When Maeda said she was "graduating" from a group she joined as an original member at 14, she was already 20, the age of majority in Japan. As a commercial enterprise, AKB48 is fixated on adolescence, but there are members even older than Maeda who remain with the ship, so some commentators have been pondering the significance of her decision. She's nominally the group's most popular member and, more significantly, her endeavors as a solo entity have yet to meet with much success. In the past she said her main ambition was to be an actress, but the TV drama series she appeared in last summer, "Hanazakari ni Kimitachi," averaged a miserable 7 percent share per episode, and her big movie vehicle, "Moshi Koko Yakyu no Joshi Maneja ga Dorakka no 'Manejimento' wo Yondara," was a box-office dud. Adding insult to injury, the tabloid Sports Hochi awarded her its Hebi Ichigo Award — Japan's equivalent of Hollywood's Razzies for the worst film performances of the year.
Some in the show-business press hold that Maeda may be unselfishly making room for young AKB members to rise higher in the organization, but gossip columnist Yoshiko Matsumoto thinks it might be something else. She sympathizes with Maeda and believes the young star wasn't happy in the group. It's lonely at the top, and the pressure to stay there is more emotionally vexing than it's worth. People misread her slightly contrarian attitude as the outward manifestation of a grouchy constitution, but the politics that rules AKB forces her to do things that must be trying on a day-to-day basis, such as putting up with colleagues' "overly considerate" attentions.
The group's producer and songwriter, Yasushi Akimoto, once described Maeda as "stoical," adding she isn't comfortable with "wishy-washy relationships." When Akimoto talks about AKB, it's often difficult to tell if he's being naive or cynical. Like the comment he made to CNN several months ago that his sexually suggestive lyrics are merely a means of "depicting reality" so that the girls and their fans will think about such sensitive topics, his analysis of Maeda's personality glosses over what's obvious, which is that she's forced by circumstance to be Akimoto's point-person in a project that endeavors to explain how young Japanese women think and feel.

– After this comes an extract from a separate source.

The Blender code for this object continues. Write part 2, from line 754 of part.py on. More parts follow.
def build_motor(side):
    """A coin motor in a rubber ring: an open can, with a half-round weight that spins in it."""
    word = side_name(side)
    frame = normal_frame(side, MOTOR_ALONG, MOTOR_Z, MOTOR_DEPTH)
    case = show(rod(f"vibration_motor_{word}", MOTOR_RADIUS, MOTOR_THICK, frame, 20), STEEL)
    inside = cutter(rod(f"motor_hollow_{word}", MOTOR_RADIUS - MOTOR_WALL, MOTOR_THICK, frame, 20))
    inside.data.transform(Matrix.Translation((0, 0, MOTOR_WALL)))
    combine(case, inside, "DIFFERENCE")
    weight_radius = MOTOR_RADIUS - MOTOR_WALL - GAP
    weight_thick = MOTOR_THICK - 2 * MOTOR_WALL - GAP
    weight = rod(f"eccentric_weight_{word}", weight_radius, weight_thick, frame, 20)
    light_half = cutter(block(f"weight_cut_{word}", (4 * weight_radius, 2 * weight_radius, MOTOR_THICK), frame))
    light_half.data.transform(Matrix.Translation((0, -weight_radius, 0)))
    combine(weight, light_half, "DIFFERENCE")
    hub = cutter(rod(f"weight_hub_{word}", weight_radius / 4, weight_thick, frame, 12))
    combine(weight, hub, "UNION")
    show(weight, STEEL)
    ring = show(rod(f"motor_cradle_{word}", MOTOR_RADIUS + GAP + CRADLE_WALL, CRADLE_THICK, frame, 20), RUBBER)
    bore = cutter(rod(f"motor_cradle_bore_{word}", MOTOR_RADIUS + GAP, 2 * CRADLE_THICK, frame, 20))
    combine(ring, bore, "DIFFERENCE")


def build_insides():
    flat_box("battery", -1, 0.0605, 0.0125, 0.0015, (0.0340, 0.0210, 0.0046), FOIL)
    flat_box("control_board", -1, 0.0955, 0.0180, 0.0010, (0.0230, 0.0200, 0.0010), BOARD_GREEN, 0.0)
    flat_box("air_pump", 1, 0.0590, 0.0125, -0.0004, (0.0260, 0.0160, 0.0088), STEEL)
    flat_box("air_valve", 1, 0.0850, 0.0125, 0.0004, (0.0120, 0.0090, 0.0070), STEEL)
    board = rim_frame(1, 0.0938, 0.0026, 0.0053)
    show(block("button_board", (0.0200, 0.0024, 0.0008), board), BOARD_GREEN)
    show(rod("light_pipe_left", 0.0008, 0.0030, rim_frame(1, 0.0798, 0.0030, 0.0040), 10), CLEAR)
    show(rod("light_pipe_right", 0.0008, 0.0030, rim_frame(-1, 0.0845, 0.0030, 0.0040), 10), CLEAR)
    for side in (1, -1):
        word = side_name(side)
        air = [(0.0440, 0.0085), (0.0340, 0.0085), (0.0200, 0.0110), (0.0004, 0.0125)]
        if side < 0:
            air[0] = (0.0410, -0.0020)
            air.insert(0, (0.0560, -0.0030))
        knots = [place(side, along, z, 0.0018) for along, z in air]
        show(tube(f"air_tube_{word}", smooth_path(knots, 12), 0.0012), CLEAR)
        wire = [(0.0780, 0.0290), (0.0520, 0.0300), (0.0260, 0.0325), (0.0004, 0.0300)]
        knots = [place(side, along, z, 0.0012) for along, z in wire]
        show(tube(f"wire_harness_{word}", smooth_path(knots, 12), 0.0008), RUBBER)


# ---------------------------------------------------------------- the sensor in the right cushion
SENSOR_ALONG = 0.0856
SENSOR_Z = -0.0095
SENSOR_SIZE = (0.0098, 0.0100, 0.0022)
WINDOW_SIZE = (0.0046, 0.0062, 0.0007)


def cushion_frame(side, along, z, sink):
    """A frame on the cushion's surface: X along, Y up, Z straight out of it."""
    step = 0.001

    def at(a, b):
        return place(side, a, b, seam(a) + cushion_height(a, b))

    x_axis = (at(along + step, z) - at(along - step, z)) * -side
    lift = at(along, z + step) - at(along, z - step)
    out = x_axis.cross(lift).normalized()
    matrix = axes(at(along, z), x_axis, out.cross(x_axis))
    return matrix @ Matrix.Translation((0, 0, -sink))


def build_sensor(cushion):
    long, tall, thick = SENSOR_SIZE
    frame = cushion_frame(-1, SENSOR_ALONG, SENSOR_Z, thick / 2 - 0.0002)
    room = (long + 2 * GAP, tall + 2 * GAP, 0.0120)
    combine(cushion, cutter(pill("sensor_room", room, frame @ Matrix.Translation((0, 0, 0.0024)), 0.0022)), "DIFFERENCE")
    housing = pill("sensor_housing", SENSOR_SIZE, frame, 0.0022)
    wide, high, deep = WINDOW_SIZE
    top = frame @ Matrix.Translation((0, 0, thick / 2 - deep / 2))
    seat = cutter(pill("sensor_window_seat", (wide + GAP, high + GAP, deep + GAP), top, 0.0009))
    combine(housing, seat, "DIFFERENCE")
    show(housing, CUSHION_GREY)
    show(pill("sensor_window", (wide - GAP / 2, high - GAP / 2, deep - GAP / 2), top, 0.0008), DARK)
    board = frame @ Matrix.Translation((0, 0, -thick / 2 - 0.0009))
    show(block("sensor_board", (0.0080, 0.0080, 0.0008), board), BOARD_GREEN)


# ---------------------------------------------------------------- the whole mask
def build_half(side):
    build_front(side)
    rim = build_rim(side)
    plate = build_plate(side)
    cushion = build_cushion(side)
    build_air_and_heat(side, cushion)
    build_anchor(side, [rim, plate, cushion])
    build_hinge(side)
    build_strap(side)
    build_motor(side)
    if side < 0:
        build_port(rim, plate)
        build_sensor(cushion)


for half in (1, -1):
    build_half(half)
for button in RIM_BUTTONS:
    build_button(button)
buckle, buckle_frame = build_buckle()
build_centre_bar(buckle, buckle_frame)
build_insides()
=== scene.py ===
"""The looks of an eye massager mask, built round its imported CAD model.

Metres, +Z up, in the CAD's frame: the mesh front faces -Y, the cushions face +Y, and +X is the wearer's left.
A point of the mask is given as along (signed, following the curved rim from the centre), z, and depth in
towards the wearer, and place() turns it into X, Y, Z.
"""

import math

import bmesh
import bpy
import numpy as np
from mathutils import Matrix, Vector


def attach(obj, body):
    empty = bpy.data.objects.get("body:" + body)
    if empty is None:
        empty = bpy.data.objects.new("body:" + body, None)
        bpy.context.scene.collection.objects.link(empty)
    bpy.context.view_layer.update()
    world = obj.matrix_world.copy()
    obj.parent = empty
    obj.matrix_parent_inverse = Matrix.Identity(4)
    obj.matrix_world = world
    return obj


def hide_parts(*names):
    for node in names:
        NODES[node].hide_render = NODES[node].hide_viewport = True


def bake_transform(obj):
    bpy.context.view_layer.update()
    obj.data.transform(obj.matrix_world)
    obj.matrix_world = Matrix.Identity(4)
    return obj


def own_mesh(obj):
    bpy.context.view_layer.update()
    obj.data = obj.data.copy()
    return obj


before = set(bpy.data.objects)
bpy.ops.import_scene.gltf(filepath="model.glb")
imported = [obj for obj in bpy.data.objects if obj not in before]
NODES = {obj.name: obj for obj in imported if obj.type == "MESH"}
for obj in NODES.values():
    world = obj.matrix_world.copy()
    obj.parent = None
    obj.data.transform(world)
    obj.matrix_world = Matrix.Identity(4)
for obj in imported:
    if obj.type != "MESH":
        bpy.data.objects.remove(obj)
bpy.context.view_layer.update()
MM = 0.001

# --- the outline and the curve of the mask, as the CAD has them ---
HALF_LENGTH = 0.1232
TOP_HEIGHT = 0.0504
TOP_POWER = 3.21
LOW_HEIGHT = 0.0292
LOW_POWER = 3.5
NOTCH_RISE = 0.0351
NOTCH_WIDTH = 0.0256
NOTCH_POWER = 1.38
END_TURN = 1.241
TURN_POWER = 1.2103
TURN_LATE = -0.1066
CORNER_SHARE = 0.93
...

By now nobody with half a gram of critical faculty believes AKB's appeal is purely musical. Any entertainment value derived from their records or performances is qualified by their mission to be both famous and accessible. Akimoto's boldest twist on the classic idol formula is to tie sales of AKB merchandise to involvement with the group, even if the involvement is heavily controlled: the meet-and-greet sessions after shows and, especially, the "elections" to decide which member is the most "popular."

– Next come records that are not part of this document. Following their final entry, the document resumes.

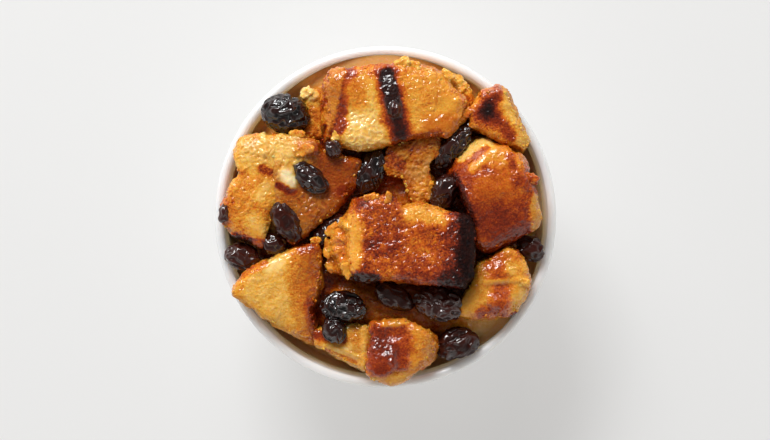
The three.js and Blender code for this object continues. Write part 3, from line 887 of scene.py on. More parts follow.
torn_chunk(
    "bread_northwest", seed=41, top=54.0, foot=41.0, rise=(0.05, 0.0),
    corners=[[-25, 23.5], [-17, 23.5], [-17, 34], [-20, 38.8], [-25, 38.4]],
    toast=0.40, soak=0.2, crumb=1.3,
    marks=[
        stroke((-24, 37.5), (-22.6, 36.8), 4.0, toast=0.12, lift=0.6),
        stroke((-21, 30), (-21.5, 25), 5.0, toast=0.48, soak=0.3),
    ],
)
torn_chunk(
    "bread_northeast", seed=43, top=59.5, foot=41.0, rise=(0.05, 0.12),
    corners=[
        [25, 26.5], [30.3, 24], [36.5, 21.8], [41.8, 19.4], [44.4, 22.6], [41, 30.4], [37, 38.6],
        [34, 39.6], [28.5, 37.8], [24.2, 32],
    ],
    facets=[(20, 38, 9.6)], toast=0.42, wet=0.7, crumb=0.7,
    marks=[
        stroke((26, 30), (31, 24.5), 7.0, toast=0.50, wet=0.6, soft=0.6),
        stroke((34.5, 37.5), (43, 22), 5.6, toast=0.30, wet=0.45, soft=0.6),
        stroke((33.4, 38.6), (33.6, 35.5), 3.6, toast=0.56, wet=0.8),
        stroke((30.5, 31), (37.0, 25.4), 4.6, toast=0.66, wet=0.85, soft=0.6),
        stroke((35.4, 27.4), (38, 24), 2.6, toast=0.70, wet=0.8, soft=0.6),
        stroke((32.2, 36.0), (30.8, 31), 4.2, toast=0.76, wet=0.85, soft=0.9),
        stroke((28.8, 31), (32.2, 30.2), 4.6, toast=0.79, wet=0.85, soft=0.9),
        stroke((31, 33.2), (30.6, 31.2), 3.4, toast=0.92, wet=0.9, soft=0.9),
    ],
)

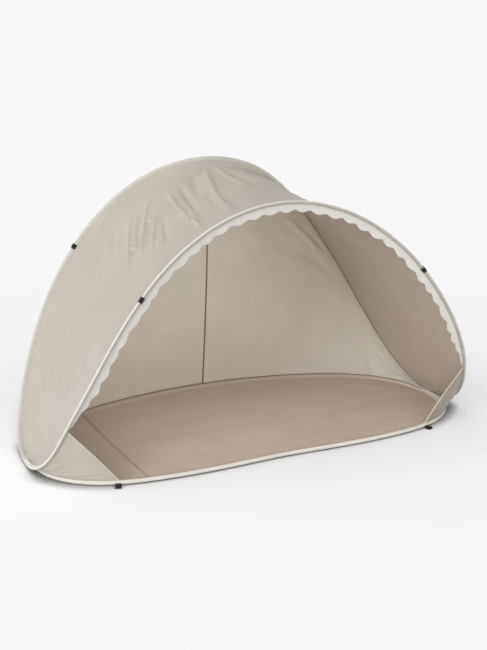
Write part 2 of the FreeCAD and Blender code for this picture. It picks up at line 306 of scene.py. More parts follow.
def binding(name, colour, stitch_at, inner=None, sheen=0.2):
    """Folded binding tape: fine ribs along it, one row of stitches with painted shade in its groove, and
    perhaps painted shade on one face.
    """
    m = Nodes(bpy.data.materials.new(name))
    vector, parts = m.cloth()
    tone = m.mix(m.blotches(vector, scale=5.0), shade(colour, 0.93), shade(colour, 1.03))
    # Painted shade: the face on the up side of the outline takes the darker tone given as inner
    if inner is not None:
        tone = m.mix(m.spread(parts[2], -0.0018, -0.0008, 0.0, 1.0), tone, inner)
    rib = m.maths("SINE", m.maths("MULTIPLY", parts[0], 2 * math.pi / RIB_PITCH))
    rib = m.maths("MULTIPLY_ADD", rib, 0.5, 0.5)
    across = m.maths("ABSOLUTE", m.maths("SUBTRACT", m.maths("ABSOLUTE", parts[1]), stitch_at))
    line = m.spread(across, 0.0003, 0.0007, 1.0, 0.0)
    dash = m.maths("SINE", m.maths("MULTIPLY", parts[0], 2 * math.pi / STITCH_PITCH))
    dash = m.spread(dash, -0.5, -0.3, 0.0, 1.0)
    stitch = m.maths("MULTIPLY", line, dash)
    groove = m.spread(across, 0.0005, 0.0022, 1.0, 0.0)
    between = m.maths("SUBTRACT", 1.0, rib)
    # Painted shade along the sunken stitch groove
    tone = m.mix(m.maths("MULTIPLY", groove, GROOVE_SHADE_SHARE), tone, shade(colour, 0.5))
    tone = m.mix(m.maths("MULTIPLY", between, RIB_SHARE), tone, shade(colour, 0.7))
    tone = m.mix(m.maths("MULTIPLY", stitch, STITCH_SHARE), tone, shade(colour, 1.12))
    wear = m.spread(m.noise(vector, 60.0, 5.0, 0.65), 0.58, 0.72, 0.0, WEAR_SHARE)
    tone = m.mix(wear, tone, shade(colour, 0.86))
    gathers = m.bump(m.noise(vector, scale=90.0), strength=0.4, distance=0.0012)
    sunk = m.bump(m.maths("MULTIPLY", groove, -1.0), 0.6, 0.0006, gathers)
    ribbed = m.bump(rib, 0.4, 0.00015, sunk)
    m.surface(
        Base_Color=tone, Roughness=0.66, Normal=m.bump(stitch, 0.9, 0.0005, ribbed),
        Sheen_Weight=sheen, Specular_IOR_Level=CLOTH_GLOSS,
    )
    return m.owner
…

These elections may have had more to do with Maeda's decision than anything else. Contests to determine popularity are the cruelest kind, and it's said that the first time Maeda won an election the audience was clapping and calling her name just before the emcee announced the runner-up, meaning that, while everyone expected her to win, many vocalized their hope that she wouldn't. The next year, when her crown was taken away by Yuko Oshima, Maeda said she was relieved, and the year after that, when she got it back, she made a strange but revealing comment: She knew there were people who hated her, but "please don't hate AKB48."

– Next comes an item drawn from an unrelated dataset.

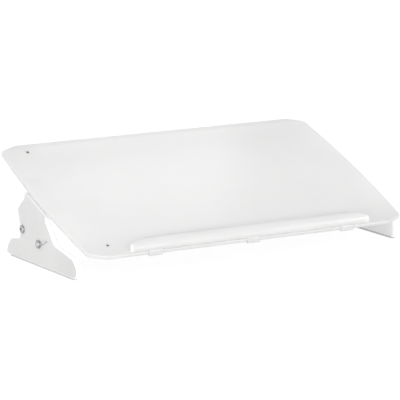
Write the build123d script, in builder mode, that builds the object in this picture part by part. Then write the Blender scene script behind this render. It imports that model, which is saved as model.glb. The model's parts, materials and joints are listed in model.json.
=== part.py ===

It was too late. The haters were out in force, and it appears most of them are women. It's no secret that, unlike past "people's idols" (kokumin-teki aidoru), such as Pink Lady or Morning Musume, AKB48 is designed to appeal specifically to a preadult male sensibility, regardless of actual age. Except for elementary school girls who aspire to be in the group, females seem to have a tough time empathizing with or appreciating AKB48.
Part of it has to do with sex. Pundit and sex-paraphernalia entrepreneur Minori Kitahara has said that AKB doesn't demonstrate the "sexual self-awareness" of female K-pop artists since that would be intimidating to male fans, who still prefer their objects of desire to be demure and unyielding.
Not to mix metaphors, but the catfight in the goldfish bowl that AKB's public activities showcase — from backstage documentaries to variety-show appearances — is what keeps those male fans riveted and female nonfans repulsed. In a feature article in Aera that diverged from Matsumoto's tack, AKB was said to symbolize the "lack of freedom" that young women still have to struggle with in Japanese society, though the writer also wondered if expressing such a viewpoint wasn't "being too mean."
This cautious tone shows how tough it is to discuss the group with any sort of candor and not come across as being petty and nasty. Whatever one wants to make of Akimoto's questionable PR decisions — presenting his charges as, literally, fantasy bedmates, or having them smooch one another suggestively in TV commercials — the girls' main appeal is still their accessibility, which, in the context of Japanese show business, is a pretty good joke. The operating principle of idolhood is that fans don't feel the sort of distance from their heroes that they might feel toward performers with ambition and demonstrable talent. AKB48 just makes the relationship clearer. Consequently, Maeda's retirement seems contrived, so her fans shouldn't fret. Someone will find something for her to do.